What you need to do ::
From the listing below, pull each line that includes "attach".

────────

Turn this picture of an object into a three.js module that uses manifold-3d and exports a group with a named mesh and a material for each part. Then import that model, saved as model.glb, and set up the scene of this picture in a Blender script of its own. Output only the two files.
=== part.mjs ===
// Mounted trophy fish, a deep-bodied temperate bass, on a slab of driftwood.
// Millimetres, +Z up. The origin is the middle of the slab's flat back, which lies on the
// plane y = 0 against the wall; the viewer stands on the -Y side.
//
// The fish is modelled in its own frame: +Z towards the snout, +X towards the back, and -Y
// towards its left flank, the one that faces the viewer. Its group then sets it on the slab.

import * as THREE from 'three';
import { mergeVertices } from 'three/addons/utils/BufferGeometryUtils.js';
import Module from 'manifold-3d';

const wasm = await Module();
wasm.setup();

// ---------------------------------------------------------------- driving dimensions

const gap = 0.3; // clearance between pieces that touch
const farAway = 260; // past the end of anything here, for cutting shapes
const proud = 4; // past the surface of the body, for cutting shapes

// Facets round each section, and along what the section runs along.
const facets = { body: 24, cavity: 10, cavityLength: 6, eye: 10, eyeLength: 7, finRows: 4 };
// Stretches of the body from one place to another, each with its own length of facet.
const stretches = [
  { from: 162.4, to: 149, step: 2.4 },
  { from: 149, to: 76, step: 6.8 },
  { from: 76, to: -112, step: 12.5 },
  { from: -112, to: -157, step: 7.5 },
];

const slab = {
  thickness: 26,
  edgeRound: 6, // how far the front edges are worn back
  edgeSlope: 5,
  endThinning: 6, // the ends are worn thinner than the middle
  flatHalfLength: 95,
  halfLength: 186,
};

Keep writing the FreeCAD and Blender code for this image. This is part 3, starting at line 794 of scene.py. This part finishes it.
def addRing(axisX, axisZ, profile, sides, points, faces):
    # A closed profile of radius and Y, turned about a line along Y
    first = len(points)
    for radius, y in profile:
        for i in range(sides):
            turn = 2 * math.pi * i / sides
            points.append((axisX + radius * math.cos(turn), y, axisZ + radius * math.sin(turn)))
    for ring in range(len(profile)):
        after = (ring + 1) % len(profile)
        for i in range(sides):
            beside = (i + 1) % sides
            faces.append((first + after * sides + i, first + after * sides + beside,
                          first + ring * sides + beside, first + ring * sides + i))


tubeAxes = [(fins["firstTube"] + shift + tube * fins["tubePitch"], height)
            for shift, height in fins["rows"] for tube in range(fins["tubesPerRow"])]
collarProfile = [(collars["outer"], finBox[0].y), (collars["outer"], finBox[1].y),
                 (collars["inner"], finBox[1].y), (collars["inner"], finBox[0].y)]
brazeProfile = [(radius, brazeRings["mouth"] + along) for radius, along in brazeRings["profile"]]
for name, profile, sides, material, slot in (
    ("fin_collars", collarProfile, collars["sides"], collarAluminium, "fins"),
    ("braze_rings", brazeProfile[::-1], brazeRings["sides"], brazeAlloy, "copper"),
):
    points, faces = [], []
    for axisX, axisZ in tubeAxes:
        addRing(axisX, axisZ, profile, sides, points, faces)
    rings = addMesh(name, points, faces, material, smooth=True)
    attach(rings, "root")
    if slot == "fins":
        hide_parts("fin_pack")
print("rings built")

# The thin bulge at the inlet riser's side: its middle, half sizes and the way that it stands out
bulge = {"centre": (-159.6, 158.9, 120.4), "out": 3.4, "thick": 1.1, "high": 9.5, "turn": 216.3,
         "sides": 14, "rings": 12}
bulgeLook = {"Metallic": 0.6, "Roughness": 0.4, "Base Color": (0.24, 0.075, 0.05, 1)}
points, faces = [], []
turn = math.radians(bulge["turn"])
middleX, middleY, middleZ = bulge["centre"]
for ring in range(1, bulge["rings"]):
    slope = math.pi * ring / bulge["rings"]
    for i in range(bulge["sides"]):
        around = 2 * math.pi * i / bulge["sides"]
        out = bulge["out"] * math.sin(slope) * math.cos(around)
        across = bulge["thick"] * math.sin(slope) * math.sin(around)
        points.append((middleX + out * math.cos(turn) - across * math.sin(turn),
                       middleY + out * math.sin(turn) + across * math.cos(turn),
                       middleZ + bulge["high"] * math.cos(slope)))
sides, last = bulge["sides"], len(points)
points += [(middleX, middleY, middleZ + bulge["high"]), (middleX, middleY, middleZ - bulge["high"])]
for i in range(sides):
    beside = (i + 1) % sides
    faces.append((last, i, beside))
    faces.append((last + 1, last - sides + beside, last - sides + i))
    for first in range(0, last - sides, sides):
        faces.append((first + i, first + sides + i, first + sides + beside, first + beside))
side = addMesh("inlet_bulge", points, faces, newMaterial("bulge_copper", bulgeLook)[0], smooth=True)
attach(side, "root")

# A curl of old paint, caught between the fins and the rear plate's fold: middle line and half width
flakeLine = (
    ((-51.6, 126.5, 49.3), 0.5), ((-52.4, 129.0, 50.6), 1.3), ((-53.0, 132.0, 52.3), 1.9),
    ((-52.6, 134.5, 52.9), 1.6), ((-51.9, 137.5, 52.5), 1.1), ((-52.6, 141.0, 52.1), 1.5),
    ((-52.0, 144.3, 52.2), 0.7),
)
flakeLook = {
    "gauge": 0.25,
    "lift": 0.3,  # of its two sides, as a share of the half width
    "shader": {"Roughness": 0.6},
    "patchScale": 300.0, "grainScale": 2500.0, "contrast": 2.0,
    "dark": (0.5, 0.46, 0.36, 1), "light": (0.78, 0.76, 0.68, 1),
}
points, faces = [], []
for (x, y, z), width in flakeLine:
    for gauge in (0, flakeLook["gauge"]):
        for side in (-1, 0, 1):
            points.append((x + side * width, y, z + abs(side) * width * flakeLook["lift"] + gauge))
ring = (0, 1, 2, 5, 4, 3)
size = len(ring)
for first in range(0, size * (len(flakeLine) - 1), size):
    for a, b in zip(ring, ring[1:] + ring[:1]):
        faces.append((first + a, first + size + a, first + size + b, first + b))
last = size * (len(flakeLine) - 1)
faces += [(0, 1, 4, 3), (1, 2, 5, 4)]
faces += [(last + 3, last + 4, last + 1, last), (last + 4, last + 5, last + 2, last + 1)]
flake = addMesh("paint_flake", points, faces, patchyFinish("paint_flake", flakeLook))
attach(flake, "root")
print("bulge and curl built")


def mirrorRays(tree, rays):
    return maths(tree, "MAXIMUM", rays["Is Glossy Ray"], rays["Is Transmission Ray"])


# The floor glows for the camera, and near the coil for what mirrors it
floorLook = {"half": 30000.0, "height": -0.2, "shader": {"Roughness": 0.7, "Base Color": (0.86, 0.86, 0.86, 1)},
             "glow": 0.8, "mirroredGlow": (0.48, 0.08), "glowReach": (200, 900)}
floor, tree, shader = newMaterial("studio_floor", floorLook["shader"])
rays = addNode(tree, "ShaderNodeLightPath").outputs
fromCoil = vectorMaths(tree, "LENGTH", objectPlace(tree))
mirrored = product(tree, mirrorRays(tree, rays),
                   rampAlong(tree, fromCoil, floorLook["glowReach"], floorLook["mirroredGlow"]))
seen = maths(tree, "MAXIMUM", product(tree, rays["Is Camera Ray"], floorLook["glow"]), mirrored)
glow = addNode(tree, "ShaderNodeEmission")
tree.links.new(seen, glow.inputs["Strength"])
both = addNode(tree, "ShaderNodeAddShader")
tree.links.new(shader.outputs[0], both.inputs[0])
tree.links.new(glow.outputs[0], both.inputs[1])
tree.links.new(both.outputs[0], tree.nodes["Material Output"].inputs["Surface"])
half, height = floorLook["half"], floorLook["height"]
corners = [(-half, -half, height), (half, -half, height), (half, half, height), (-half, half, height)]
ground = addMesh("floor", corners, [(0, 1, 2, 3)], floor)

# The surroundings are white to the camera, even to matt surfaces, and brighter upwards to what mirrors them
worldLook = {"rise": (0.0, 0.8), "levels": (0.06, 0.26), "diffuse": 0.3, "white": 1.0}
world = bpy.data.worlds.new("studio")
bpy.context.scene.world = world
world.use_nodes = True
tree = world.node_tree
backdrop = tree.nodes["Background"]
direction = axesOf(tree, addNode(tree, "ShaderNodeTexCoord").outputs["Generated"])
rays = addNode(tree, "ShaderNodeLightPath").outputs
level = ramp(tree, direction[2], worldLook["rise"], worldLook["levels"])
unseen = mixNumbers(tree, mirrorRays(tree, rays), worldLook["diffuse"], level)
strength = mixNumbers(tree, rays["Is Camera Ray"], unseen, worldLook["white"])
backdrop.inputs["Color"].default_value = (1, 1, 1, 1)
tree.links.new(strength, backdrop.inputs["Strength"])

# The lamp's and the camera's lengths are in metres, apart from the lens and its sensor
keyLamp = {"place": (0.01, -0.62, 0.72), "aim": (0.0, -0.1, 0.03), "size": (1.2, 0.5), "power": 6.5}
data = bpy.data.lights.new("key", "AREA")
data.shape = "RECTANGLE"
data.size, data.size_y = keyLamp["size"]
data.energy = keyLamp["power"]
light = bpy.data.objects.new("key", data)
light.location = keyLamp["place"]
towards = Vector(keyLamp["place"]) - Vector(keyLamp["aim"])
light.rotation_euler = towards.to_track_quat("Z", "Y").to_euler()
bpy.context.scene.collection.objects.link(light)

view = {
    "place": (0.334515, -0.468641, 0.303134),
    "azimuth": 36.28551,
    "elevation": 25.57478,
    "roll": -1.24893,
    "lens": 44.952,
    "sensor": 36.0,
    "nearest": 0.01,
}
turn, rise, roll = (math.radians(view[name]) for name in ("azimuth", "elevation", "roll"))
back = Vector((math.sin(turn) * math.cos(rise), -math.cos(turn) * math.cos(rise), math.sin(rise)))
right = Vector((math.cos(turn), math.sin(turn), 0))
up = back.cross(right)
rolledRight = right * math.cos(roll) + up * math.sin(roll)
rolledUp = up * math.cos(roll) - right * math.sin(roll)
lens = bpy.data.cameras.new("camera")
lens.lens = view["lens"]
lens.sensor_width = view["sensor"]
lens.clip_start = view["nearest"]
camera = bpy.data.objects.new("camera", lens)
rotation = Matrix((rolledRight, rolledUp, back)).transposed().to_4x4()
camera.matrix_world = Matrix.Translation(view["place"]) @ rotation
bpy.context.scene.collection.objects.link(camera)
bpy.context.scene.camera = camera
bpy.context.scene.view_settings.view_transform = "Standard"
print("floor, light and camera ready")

────────

Solution to the exercise ::
    attach(rings, "root")
attach(side, "root")
attach(flake, "root")